Somebody is nibbling on the rainbow chard. Birds? Grasshoppers? I’ve looked for worms but found none and it’s a bit cold now anyway. There are currently four chard plants just hanging in there. Not exactly a wild success, this attempt at winter chard. The other smaller greens are doing so much better, albeit pockmarked by what I think is flea beetles.

Now that it is coming inside at night, the Faucaria tigrina (Tiger jaw succulent) has finally decided to bloom, about six weeks later than prior years. Maybe it got too hot and dry on the south facing front porch all through summer. This little potted roommate is very special to me as it’s wild ancestors are endemic to the Makhanda area of South Africa.

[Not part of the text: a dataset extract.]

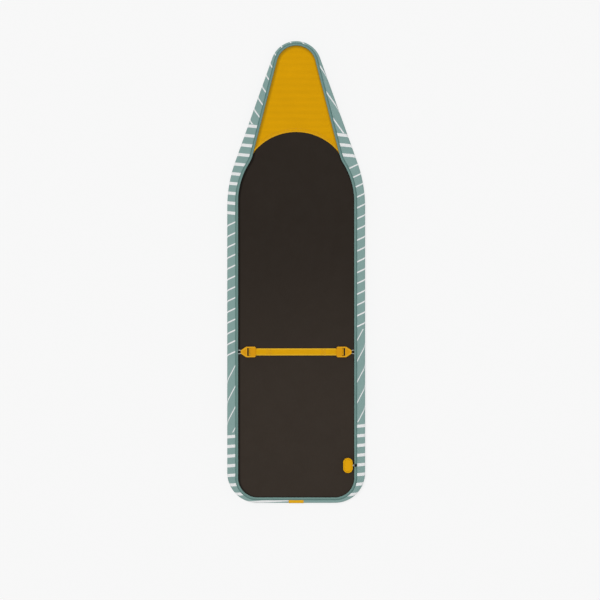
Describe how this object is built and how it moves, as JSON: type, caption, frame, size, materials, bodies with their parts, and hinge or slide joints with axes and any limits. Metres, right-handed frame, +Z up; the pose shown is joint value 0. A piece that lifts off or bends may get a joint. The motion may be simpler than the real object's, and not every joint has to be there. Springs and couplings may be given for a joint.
{
  "type": "ironing board top",
  "caption": "Long covered ironing-board top, tapered to a round nose, lying face down: fitted cloth cover with a corded hem, nose pocket, cross strap with hook buckles and a cord lock.",
  "frame": {"origin": "on the ironing face, which lies on the floor, at the middle of the footprint's bounding box", "axes": "+Y runs along the board to its pointed nose, +Z runs up out of the underside, because the board lies on its ironing face, and +X runs across, to the side with the cord lock"},
  "size_m": [0.37, 1.24, 0.0363],
  "materials": {
    "printed_cloth": "matt woven cotton, muted teal with a white stripe print",
    "foam": "open-cell foam, cream",
    "felt": "needled felt, pale grey",
    "board_wood": "pressed wood board, raw",
    "dark_panel": "hardboard, matt dark brown lacquer",
    "hem_cloth": "matt woven binding, muted teal",
    "elastic_cord": "braided elastic cord, light grey",
    "pocket_cloth": "plain woven cloth, mustard",
    "lip_cloth": "folded binding, mustard",
    "tab_cloth": "folded tape, mustard",
    "eyelet_black": "black moulded ring",
    "webbing": "woven narrow webbing, mustard",
    "buckle_plastic": "satin moulded plastic, mustard",
    "lock_plastic": "satin moulded plastic, mustard",
    "lock_button_plastic": "satin moulded plastic, mustard",
    "spring_steel": "drawn spring wire"
  },
  "bodies": {
    "board": {"cover_fabric": "printed_cloth", "foam_layer": "foam", "felt_layer": "felt", "board_core": "board_wood", "board_backing": "dark_panel", "hem_casing": "hem_cloth", "drawcord": "elastic_cord", "nose_pocket": "pocket_cloth", "pocket_lip": "lip_cloth", "tail_tab": "tab_cloth", "cord_eyelet": "eyelet_black", "lock_cords": "elastic_cord"},
    "strap": {"strap_webbing": "webbing", "strap_tails": "webbing"},
    "right_buckle": {"right_buckle": "buckle_plastic", "right_webbing_end": "webbing"},
    "left_buckle": {"left_buckle": "buckle_plastic", "left_webbing_end": "webbing"},
    "cord_lock": {"lock_housing": "lock_plastic", "lock_base": "lock_plastic", "lock_springs": "spring_steel", "cord_knot": "elastic_cord"},
    "lock_button": {"lock_button": "lock_button_plastic"}
  },
  "joints": [
    {"name": "strap_lift_off", "type": "slide", "parent": "board", "child": "strap", "axis": [0, 0, 1], "range_m": [0, 0.1]},
    {"name": "right_buckle_tilt", "type": "hinge", "parent": "strap", "child": "right_buckle", "pos_m": [0.1082, -0.214, 0.0251], "axis": [0, -1, 0], "range_deg": [0, 75]},
    {"name": "left_buckle_tilt", "type": "hinge", "parent": "strap", "child": "left_buckle", "pos_m": [-0.1082, -0.214, 0.0251], "axis": [0, 1, 0], "range_deg": [0, 75]},
    {"name": "cord_lock_pull", "type": "slide", "parent": "board", "child": "cord_lock", "axis": [-1, 0, 0], "range_m": [0, 0.04], "stiffness_N_per_m": 60, "deforming": ["lock_cords"]},
    {"name": "lock_button_press", "type": "slide", "parent": "cord_lock", "child": "lock_button", "axis": [0, 0, -1], "range_m": [0, 0.002], "stiffness_N_per_m": 600, "springref_m": -0.003, "deforming": ["lock_springs"]}
  ]
}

The Firethorn (Pyracantha) is currently living up to its name. It was a struggling mostly dead shrub under the east bedroom window when first I became custodian of this little piece of Chihauhauan desert. I pruned it a little for health and then again a year ago when the windows were replaced and it was somewhat abused by the attendant demolition and construction activities. It fought back courageously with its thorns, drawing blood on the window installer. (Oops!) I have self identified this shrub as Scarlet Firethorn, using the not always accurate internet. I welcome correction. Birds love the berries.

Leaves are piling up, their falling hastened by a couple of days of strong gusty wind this week. I rake the leaves from the grassy pathways and redistribute around the plants as mulch or add to compost bins.

The apricot has four golden leaves left. What makes some leaves hang on more tightly than others?

There is more foliage still on the cottonwood but those leaves too are falling rapidly.

The cedar fencing is overdue for refinishing with an oil wood preserver. I’m beginning the enormous, arduous, but immensely satisfying, task by sanding down, then sealing those fencing slats which have come loose during the year.

The wood dries, the nails become loose and they drop. Aided by rascally neighbourhood cats scrambling in haste over the loose slats when I surprise them stalking birds or using the outback garden as their litter box.


I love watching the transformation from blackened, desiccated and weathered to glowing and nourished.


There are so many things to do in the garden at this time of year. Though I’ll never get through them all, I’m grateful to have these tasks to fill my days. It’s mostly beautiful out, if a little cold early in the day.

Birds supervise me, especially the very territorial and very vocal curve-billed thrasher. I think he is hoping for a cabinet position in the new federal administration. He really loves to chase visiting migrants from the bird bath. On the other hand I always know from his call when a cat is hunting in the undergrowth.

Great purring and honking vees of cranes, pelicans and geese fly overhead periodically. Sunset always comes too soon.


I’ll never get used to how short winter days are here compared to the old country. I’m just getting into a day’s work outside, and suddenly the sun tumbles to the horizon and the desert night chill creeps up.